#### Stated problem
Which lines hold the word "with"? Copy each of them from the material.

#### Entries provided
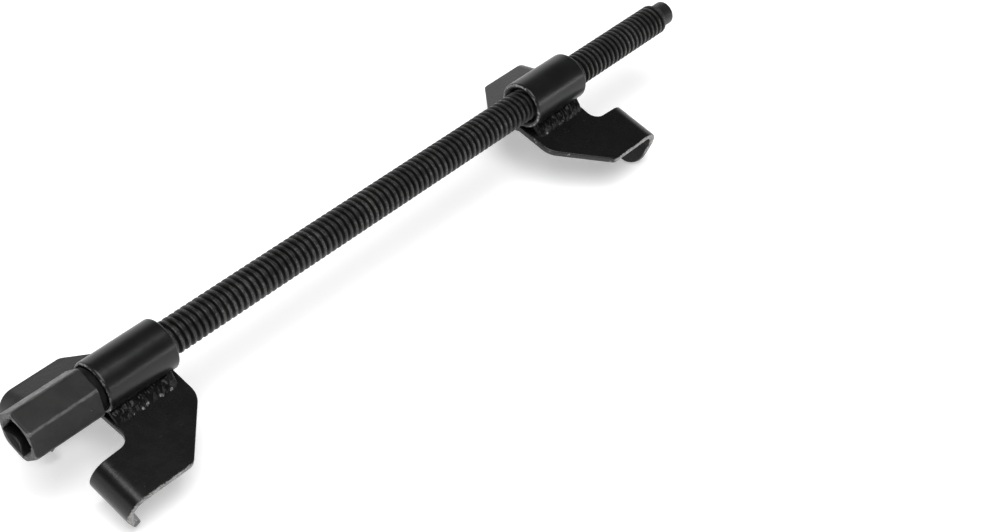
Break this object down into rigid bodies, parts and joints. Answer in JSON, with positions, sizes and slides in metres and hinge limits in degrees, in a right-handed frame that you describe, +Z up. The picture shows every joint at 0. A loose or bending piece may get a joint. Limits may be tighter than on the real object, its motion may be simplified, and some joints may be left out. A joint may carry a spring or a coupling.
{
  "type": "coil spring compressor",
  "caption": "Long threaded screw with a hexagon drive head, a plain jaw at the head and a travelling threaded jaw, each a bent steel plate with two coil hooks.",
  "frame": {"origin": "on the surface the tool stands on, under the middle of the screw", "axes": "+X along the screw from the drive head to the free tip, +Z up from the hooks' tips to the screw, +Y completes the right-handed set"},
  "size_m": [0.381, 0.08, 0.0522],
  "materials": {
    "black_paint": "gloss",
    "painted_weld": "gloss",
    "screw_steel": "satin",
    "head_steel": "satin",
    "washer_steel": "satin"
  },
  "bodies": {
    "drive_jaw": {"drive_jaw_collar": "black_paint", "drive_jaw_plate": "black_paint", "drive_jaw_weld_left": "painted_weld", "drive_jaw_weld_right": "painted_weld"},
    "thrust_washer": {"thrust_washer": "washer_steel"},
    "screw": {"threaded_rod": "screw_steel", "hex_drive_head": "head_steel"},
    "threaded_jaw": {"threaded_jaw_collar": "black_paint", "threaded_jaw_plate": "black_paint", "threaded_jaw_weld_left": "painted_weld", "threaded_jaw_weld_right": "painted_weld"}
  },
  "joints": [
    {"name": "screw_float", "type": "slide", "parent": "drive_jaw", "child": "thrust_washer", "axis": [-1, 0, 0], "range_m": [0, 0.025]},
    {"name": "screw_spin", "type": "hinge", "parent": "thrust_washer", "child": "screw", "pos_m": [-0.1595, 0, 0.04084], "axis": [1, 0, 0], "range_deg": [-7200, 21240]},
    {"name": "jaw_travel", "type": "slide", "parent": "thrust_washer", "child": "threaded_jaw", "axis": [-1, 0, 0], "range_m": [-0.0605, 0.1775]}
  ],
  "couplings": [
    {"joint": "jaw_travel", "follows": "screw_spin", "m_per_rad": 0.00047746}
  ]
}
* * *
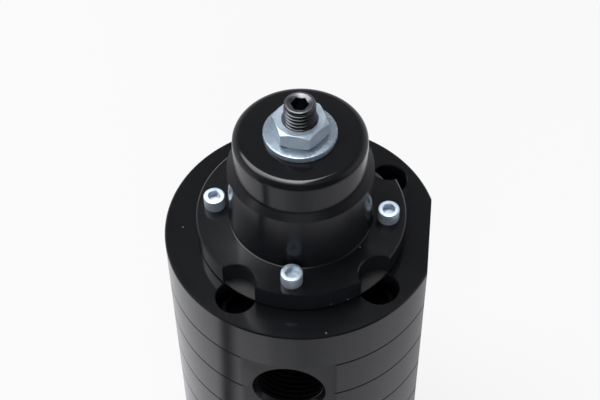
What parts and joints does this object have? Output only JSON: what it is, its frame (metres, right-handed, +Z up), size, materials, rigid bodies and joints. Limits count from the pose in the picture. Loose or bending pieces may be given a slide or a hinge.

#### Written response
Break this object down into rigid bodies, parts and joints. Answer in JSON, with positions, sizes and slides in metres and hinge limits in degrees, in a right-handed frame that you describe, +Z up. The picture shows every joint at 0. A loose or bending piece may get a joint. Limits may be tighter than on the real object, its motion may be simplified, and some joints may be left out. A joint may carry a spring or a coupling.
  "caption": "Long threaded screw with a hexagon drive head, a plain jaw at the head and a travelling threaded jaw, each a bent steel plate with two coil hooks.",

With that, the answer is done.